C’est un repaire de potes, un bistrot de copains planqué à l’ombre d’une tranquille église romane. Kir pour Momo, bière pour Pierrot et pastis pour Jeannot : autour du comptoir, les habitués sirotent la vie au fond de leur verre opaque. Les plus bavards taquinent leur voisin : Macron, Juppé, Sarko, on refait le monde en attendant de payer sa tournée.

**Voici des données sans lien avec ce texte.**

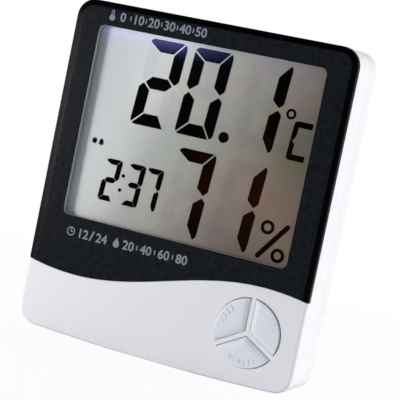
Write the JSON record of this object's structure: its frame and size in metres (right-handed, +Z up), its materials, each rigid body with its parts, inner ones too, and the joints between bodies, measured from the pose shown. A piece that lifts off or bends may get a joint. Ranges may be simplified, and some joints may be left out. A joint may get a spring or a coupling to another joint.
{
  "type": "digital hygrometer clock",
  "caption": "Flat desk or wall clock with a large temperature, humidity and time display, round button cluster, fold-out stand, battery bay and hanging hole.",
  "frame": {"origin": "middle of the footprint, on the plane that the case stands on", "axes": "+Z up, front and display towards -Y, +X to the right seen from the front"},
  "size_m": [0.098, 0.0204, 0.11],
  "materials": {
    "white_case": "satin white ABS, fine spark texture",
    "button_white": "satin white",
    "black_bezel": "satin black with a fine grain",
    "clear_lens": "clear polished acrylic",
    "black_tape": "black foam tape",
    "film": "clear polarizing film",
    "display_glass": "clear",
    "display_ground": "grey liquid crystal ground",
    "reflector_foil": "matt foil",
    "segment_black": "near black",
    "frame_plastic": "natural ABS",
    "strip_rubber": "layered silicone",
    "board_green": "solder mask",
    "screw_steel": "zinc plated",
    "epoxy_black": "cured epoxy",
    "component_black": "moulded",
    "crystal_can": "drawn can",
    "capacitor_sleeve": "shrink sleeve",
    "sensor_gold": "gold comb electrodes on ceramic",
    "plunger_plastic": "moulded",
    "cell_steel": "nickel plated steel",
    "cell_label": "plain printed sleeve",
    "contact_nickel": "nickel plated",
    "lead_red": "PVC insulation",
    "lead_black": "PVC insulation"
  },
  "bodies": {
    "case": {"front_case": "white_case", "rear_cover": "white_case", "bezel": "black_bezel", "window_lens": "clear_lens", "lens_tape": "black_tape", "front_polarizer": "film", "front_glass": "display_glass", "rear_glass": "display_ground", "reflector": "reflector_foil", "segments": "segment_black", "display_frame": "frame_plastic", "sensor_housing": "frame_plastic", "zebra_strip": "strip_rubber", "main_board": "board_green", "board_screws": "screw_steel", "case_screws": "screw_steel", "chip_drop": "epoxy_black", "resistors": "component_black", "thermistor": "component_black", "buzzer": "component_black", "front_switches": "component_black", "rear_switches": "component_black", "crystal": "crystal_can", "capacitors": "capacitor_sleeve", "humidity_sensor": "sensor_gold", "cell_can": "cell_steel", "cell_sleeve": "cell_label", "positive_contact": "contact_nickel", "negative_contact": "contact_nickel", "negative_spring": "contact_nickel", "red_lead": "lead_red", "black_lead": "lead_black"},
    "stand": {"stand": "white_case"},
    "battery_door": {"battery_door": "white_case"},
    "mode_button": {"mode_button": "button_white", "mode_plunger": "plunger_plastic"},
    "adjust_button": {"adjust_button": "button_white", "adjust_plunger": "plunger_plastic"},
    "memory_button": {"memory_button": "button_white", "memory_plunger": "plunger_plastic"},
    "unit_button": {"unit_button": "button_white", "unit_plunger": "plunger_plastic"},
    "reset_button": {"reset_button": "button_white", "reset_plunger": "plunger_plastic"}
  },
  "joints": [
    {"name": "stand_hinge", "type": "hinge", "parent": "case", "child": "stand", "pos_m": [0, 0.00875, 0.0586], "axis": [1, 0, 0], "range_deg": [0, 35]},
    {"name": "battery_door_hinge", "type": "hinge", "parent": "case", "child": "battery_door", "pos_m": [-0.034, 0.00915, 0.05945], "axis": [1, 0, 0], "range_deg": [0, 100]},
    {"name": "mode_press", "type": "slide", "parent": "case", "child": "mode_button", "axis": [0, 1, 0], "range_m": [0, 0.0005], "stiffness_N_per_m": 400},
    {"name": "adjust_press", "type": "slide", "parent": "case", "child": "adjust_button", "axis": [0, 1, 0], "range_m": [0, 0.0005], "stiffness_N_per_m": 400},
    {"name": "memory_press", "type": "slide", "parent": "case", "child": "memory_button", "axis": [0, 1, 0], "range_m": [0, 0.0005], "stiffness_N_per_m": 400},
    {"name": "unit_press", "type": "slide", "parent": "case", "child": "unit_button", "axis": [0, -1, 0], "range_m": [0, 0.0005], "stiffness_N_per_m": 400},
    {"name": "reset_press", "type": "slide", "parent": "case", "child": "reset_button", "axis": [0, -1, 0], "range_m": [0, 0.0005], "stiffness_N_per_m": 400}
  ]
}
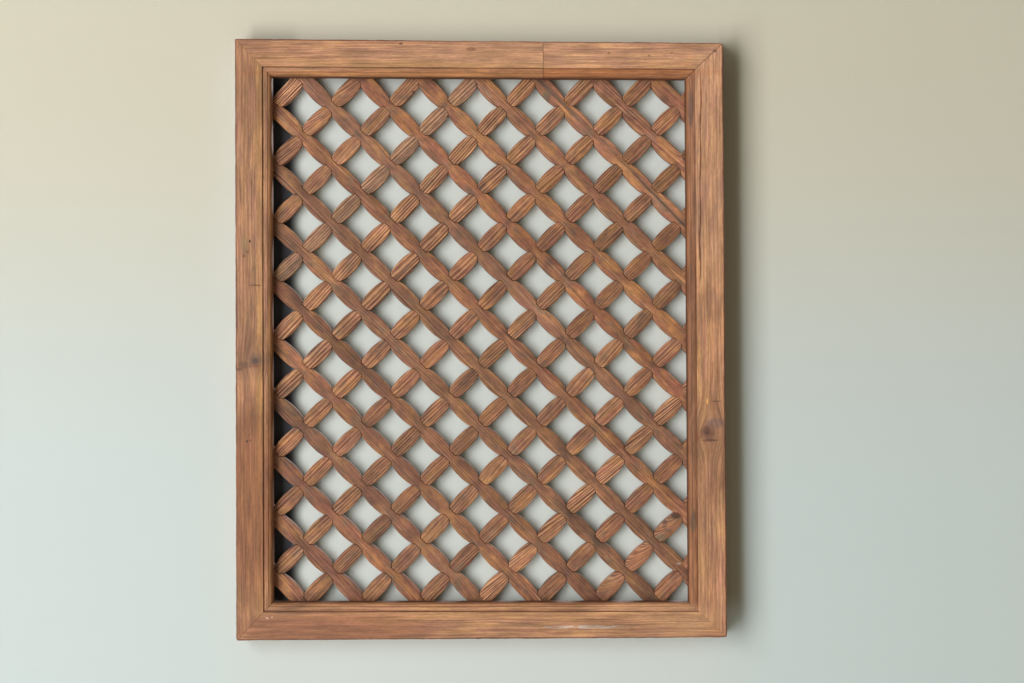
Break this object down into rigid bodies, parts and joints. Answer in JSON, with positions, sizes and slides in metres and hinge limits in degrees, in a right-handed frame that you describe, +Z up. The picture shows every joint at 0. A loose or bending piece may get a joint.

Mi-café, mi-restaurant, « Chez Gilles » est une institution. À l’ancienne. Avec son comptoir usé par les coudes fatigués, ses tables de café parisiens et sa tapisserie d’époque, certains diront « vintage ». Début du festin à midi pile. Pâté en croûte en guise de mise en bouche, tête de veaux en suivant, et tarte belle maman pour finir. Torchon sur l’épaule, Gilles y sert de tout. Tout sauf des assiettes maigrichonnes. À mille lieux des restos guindés, ici, la table est familiale, chaleureuse, toujours copieuse.
Menacé par la désertification rurale, ce repaire d’hédonistes a bien failli disparaître. Mais c’était compter sans la détermination de Gilles qui, à 50 ans passés s’accroche au zinc. C’est affiché sur le mur, presque tatoué dans son dos. « Leffe toi et marche », Gilles ne connaît pas d’autre slogan.